-- Brief --
Starting with the line that contains "Recreate this object", reproduce each line through the end of the entries exactly as written.
------------------------------
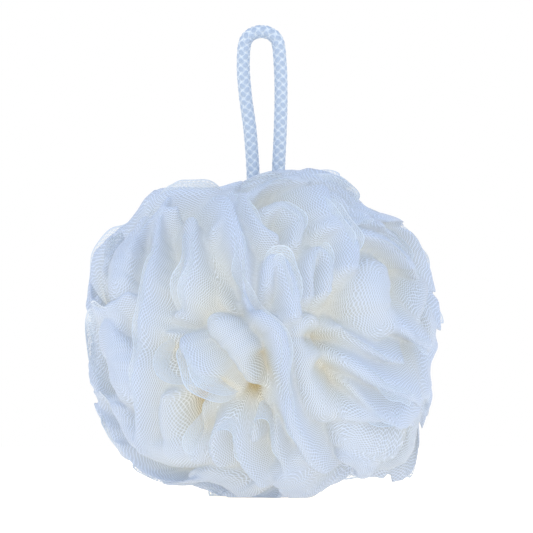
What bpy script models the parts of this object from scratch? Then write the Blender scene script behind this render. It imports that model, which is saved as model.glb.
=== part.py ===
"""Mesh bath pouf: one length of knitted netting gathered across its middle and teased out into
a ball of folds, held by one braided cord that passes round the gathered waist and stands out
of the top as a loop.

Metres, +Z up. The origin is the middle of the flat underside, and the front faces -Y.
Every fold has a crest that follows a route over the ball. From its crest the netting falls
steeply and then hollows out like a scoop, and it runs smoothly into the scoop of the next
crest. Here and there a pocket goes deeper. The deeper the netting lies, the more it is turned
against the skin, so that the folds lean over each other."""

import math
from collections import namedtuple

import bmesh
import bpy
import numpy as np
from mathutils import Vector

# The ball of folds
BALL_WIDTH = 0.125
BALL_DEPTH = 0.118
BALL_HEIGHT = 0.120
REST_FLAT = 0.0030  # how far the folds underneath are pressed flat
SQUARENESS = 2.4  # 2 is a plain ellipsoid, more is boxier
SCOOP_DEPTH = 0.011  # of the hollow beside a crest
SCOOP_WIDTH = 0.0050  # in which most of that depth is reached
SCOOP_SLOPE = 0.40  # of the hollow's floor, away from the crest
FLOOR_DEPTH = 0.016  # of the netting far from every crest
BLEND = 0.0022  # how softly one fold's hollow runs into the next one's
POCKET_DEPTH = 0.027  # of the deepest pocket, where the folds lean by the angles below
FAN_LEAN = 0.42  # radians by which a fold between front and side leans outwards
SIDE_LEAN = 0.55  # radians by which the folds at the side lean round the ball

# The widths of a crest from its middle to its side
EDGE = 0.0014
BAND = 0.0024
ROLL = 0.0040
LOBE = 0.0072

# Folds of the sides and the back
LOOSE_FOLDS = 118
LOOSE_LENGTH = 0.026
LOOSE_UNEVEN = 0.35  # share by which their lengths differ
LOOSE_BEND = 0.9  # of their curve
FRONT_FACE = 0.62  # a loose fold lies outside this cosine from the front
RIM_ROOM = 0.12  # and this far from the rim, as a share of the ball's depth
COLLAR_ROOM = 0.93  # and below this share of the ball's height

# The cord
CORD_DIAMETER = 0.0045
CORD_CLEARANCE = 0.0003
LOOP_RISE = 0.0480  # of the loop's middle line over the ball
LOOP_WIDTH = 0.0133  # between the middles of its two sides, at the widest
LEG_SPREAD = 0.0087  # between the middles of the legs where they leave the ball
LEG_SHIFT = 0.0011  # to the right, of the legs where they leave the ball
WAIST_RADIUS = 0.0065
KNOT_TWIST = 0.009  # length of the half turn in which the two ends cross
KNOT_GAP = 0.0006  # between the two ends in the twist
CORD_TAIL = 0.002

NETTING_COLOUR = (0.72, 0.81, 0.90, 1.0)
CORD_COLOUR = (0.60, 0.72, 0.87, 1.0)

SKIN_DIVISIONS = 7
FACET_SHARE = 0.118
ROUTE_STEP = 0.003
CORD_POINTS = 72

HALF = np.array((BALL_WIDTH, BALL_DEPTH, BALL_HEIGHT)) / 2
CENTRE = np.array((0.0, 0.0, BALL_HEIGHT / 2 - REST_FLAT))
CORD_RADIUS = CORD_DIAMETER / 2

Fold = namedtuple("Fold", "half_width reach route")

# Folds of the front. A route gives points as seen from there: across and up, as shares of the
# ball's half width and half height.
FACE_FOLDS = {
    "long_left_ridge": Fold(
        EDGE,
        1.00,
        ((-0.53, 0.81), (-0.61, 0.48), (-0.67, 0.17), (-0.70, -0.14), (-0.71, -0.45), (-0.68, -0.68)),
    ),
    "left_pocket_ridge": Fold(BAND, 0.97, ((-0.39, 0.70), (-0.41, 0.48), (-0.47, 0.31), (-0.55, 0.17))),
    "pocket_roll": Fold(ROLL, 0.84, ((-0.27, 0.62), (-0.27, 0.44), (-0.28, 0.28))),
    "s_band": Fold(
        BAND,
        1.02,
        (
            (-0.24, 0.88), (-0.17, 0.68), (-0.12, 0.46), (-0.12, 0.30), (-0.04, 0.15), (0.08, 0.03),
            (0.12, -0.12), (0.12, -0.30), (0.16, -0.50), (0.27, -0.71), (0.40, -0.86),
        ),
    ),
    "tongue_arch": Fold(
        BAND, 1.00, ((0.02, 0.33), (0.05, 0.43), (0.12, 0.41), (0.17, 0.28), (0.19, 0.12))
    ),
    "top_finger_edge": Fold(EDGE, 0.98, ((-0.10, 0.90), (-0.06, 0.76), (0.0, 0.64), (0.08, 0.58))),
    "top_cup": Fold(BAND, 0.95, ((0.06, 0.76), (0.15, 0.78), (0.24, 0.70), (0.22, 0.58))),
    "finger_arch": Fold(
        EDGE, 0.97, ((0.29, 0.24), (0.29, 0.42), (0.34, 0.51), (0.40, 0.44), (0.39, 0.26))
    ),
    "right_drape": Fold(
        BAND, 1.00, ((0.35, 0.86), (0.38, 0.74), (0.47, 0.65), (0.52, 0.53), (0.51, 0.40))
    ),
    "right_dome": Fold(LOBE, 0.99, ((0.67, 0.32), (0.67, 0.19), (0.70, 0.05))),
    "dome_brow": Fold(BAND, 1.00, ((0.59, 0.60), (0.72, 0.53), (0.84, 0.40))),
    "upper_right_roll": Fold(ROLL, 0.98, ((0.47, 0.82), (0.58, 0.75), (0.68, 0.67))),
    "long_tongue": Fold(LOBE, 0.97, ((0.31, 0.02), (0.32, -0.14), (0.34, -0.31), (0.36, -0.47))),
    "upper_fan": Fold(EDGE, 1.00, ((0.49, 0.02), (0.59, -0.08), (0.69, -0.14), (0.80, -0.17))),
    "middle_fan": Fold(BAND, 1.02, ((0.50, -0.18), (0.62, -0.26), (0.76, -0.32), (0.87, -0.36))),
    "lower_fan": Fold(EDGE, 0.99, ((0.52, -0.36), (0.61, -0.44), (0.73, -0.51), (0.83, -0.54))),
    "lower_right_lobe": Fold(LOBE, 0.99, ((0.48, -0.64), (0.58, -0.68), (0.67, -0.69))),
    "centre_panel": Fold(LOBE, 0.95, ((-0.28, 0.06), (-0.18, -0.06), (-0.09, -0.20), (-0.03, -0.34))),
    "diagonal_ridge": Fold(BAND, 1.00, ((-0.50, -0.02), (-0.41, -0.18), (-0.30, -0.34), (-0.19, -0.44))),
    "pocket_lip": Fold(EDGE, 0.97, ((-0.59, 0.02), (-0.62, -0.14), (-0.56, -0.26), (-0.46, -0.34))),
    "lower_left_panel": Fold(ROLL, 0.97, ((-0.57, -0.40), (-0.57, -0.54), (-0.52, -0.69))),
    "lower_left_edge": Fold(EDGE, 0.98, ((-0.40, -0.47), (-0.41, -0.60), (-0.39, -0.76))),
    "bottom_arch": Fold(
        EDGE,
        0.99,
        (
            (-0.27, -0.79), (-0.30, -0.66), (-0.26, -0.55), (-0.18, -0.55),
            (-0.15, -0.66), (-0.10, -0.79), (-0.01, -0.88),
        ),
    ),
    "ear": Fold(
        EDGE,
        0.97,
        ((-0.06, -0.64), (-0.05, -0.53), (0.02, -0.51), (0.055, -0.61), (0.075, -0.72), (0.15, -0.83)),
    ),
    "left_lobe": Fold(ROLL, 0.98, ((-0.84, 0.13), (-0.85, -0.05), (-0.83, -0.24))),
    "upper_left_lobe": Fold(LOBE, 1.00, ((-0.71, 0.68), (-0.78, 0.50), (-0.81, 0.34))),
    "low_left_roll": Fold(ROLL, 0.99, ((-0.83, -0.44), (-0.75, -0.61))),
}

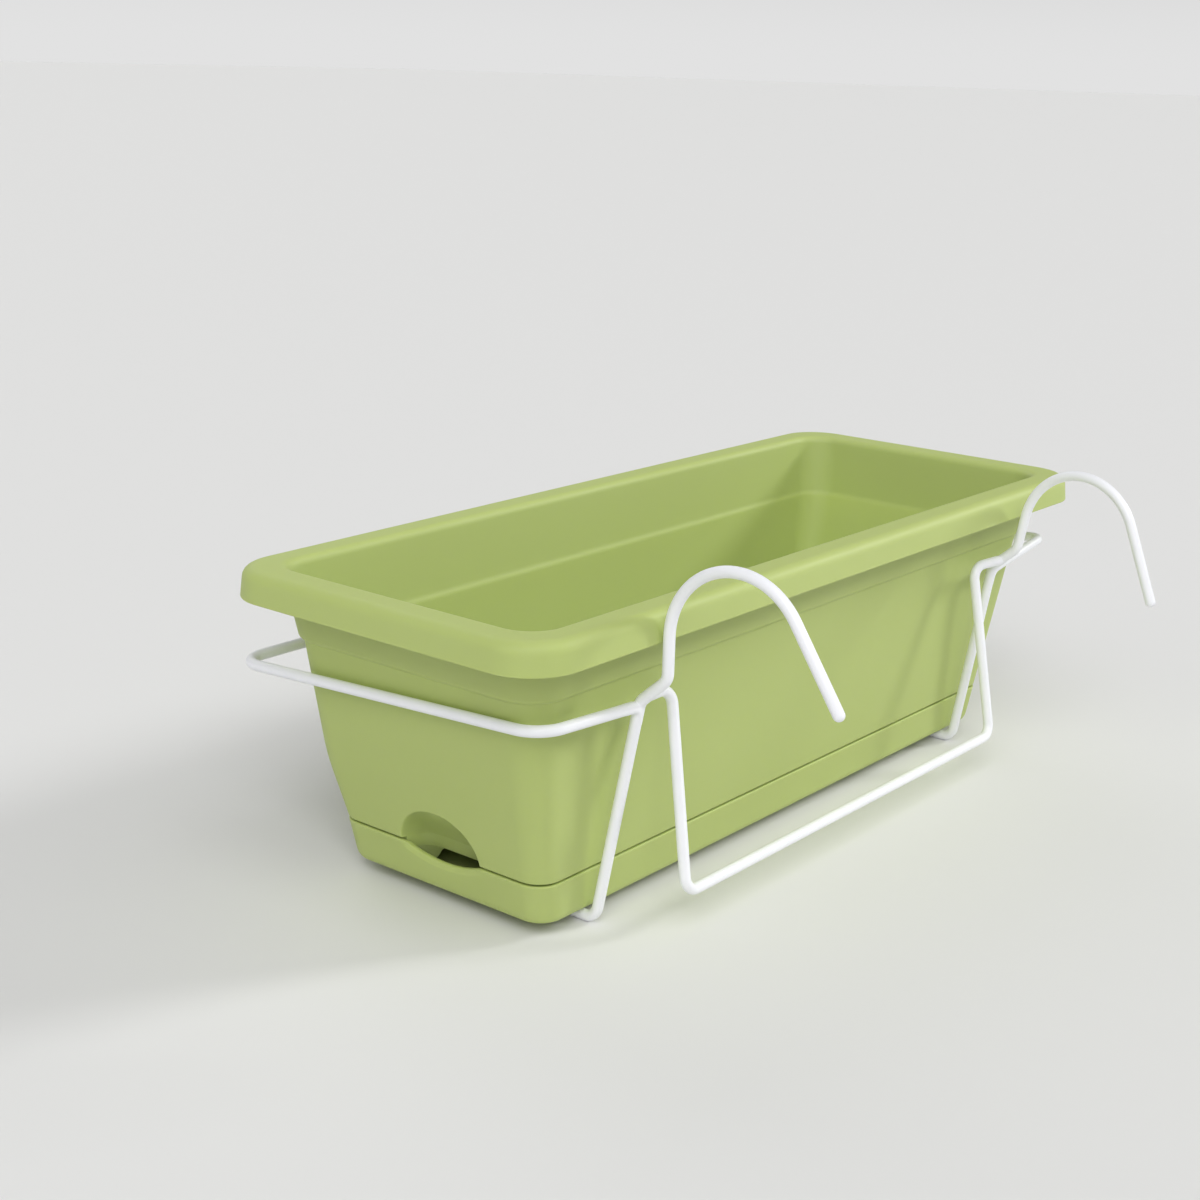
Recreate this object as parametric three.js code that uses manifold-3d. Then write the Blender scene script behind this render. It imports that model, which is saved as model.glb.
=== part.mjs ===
------------------------------
-- Solution --
Recreate this object as parametric three.js code that uses manifold-3d. Then write the Blender scene script behind this render. It imports that model, which is saved as model.glb.
=== part.mjs ===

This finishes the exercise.